Saturday, September 11, 2010
Review: Doghouse
Dog House
2009
Directed by Jake West
The Plot
Vince (Stephen Graham) is going through the final stages of his divorce and to help him through this period his friends Mikey (Noel Clarke) and Neil (Danny Dyer) decide to take him and a few of the other boys to a remote village outside the humdrum of their London lives to get, in Dyer's own words; 's**tfaced'. However, when they turn up to the incredibly eerie village of Moodley to find flesh-eating, man-hating, cannibalistic women who want to do nothing more than rip out their internal organs and eat them for breakfast, the boys realise they have bitten more than they can chew and must fight their way through a barrage of blood-thirsty women in the most misogynistic way imaginable.

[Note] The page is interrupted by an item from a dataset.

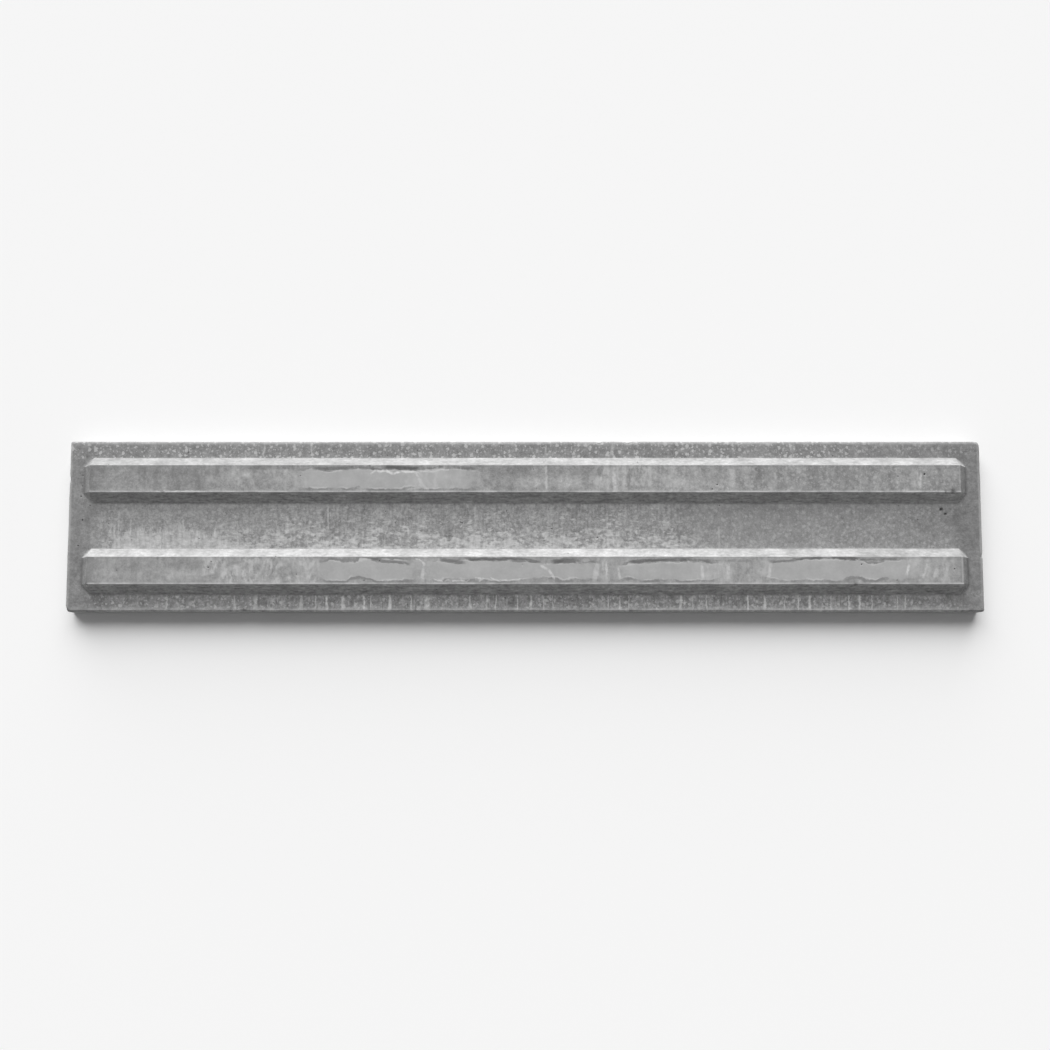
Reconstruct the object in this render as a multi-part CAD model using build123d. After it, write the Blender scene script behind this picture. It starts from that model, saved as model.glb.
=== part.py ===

The premise of the film completely reflects the manner in which Jake West approaches this project, with a gleeful nod towards plenty of harmless sexist humour and cheap gory death sequences that are all nice, light-hearted and fun. Neil, Vince and Mikey are all your typical working-class likely lads out to simply flirt with the opposite sex and drink as much as their body-weight, with Danny Dyer in particular needing to place little effort in recreating his Cockney 'laddish' persona (yet again) on the big-screen. While Dave Schaffer's script contains many easy-going humorous gags to keep your attention ticking over while the next axe, gnome or sword heads to try and end the boy's misogynistic ways and eliminate the male chromosome all in one.
'Doghouse' is nowhere near the heights of Pegg/Frost's rom-zom-com-supremo 'Shaun of the Dead', but it is a fun 85 minutes of black humour. There are plenty of great scenes to laugh at throughout the entire movie, such as when Mikey tries to break into an army jeep and the brick rebounds and hits him in the head. And while we're on the subject of heads, the scene where a severed head is place on a remote control truck and used to distract the zombie chicks is classic.
While not as good as Shuan of the Dead, it is a good flick and not a bad way to spend an hour and a half.